E fico triste sabendo que não há nada mais triste do que perder um texto, nada. Nesse então, acho-me francamente só…
E perdida do sentido, de todo o sentido.
Mas pode acontecer que consiga escrevê-los, os pensamentos prodigiosos, e sentir-me espécie de mensageira, por muitos momentos, afortunada e em boa companhia, concentrada a ponto de não deixar escapar o sentido. Ponderando ainda que as palavras podem ser aquelas ou outras.
A outra forma é pensar num tema e aproveitar sobretudo os conhecimentos, as emoções, a memória daquilo a que o posso ligar e passar isso directamente para o papel. Quero dizer, sem aquela soberba e cúmplice matriz de que falei, apenas o tema a orientar-me.
Parto do pressuposto de que o tema que preferi é interessante e baseio-me em pensamentos que estão enraizados em mim, confusos e desordenados. E que organizo da maneira que sei, com o olhar posto no que quero atingir.

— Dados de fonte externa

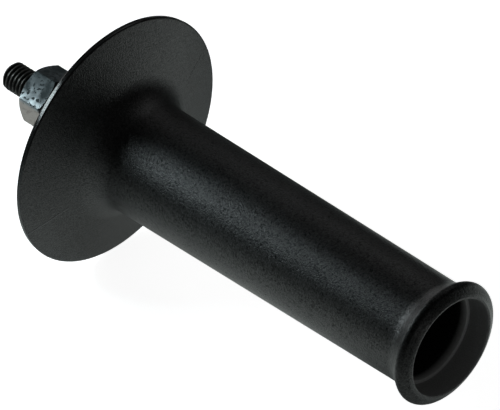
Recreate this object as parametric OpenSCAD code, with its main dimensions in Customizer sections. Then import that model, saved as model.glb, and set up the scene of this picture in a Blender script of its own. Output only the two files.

A diferença entre uma forma e a outra é que no primeiro caso transformo em escrita legível o que foi inspiração de momento, que elaborei simplesmente tecendo os vários elementos próprios da minha estrutura de pensamento antes de utilizar algum meio prático de gravação. E que me arrisco a perder tudo se não o fizer rapidamente.
O que pretendo é não deixar que se apague o que veio não sei de onde para mim como uma luz. Não o experimento como meu, mas como depositária que sou de um bem ou de uma revelação que devo estar apta a transmitir a outros.
Tanto para registar o que me ocorre desta forma como o que escolho e teço com o meu corpo e alguma técnica, como ainda aquilo em que faço interpenetrar uns pensamentos e os outros das duas origens, elaborando o texto, tenho de ganhar distância. Não devo estar envolvida de muito perto no que conto.
E escrevo na presunção de que o que conto e de que falo, seja o que for e qualquer que seja a sua origem, poderá interessar quem o ler. Ou não, dependendo mais da forma como está concebido e inscrito do que do acontecimento.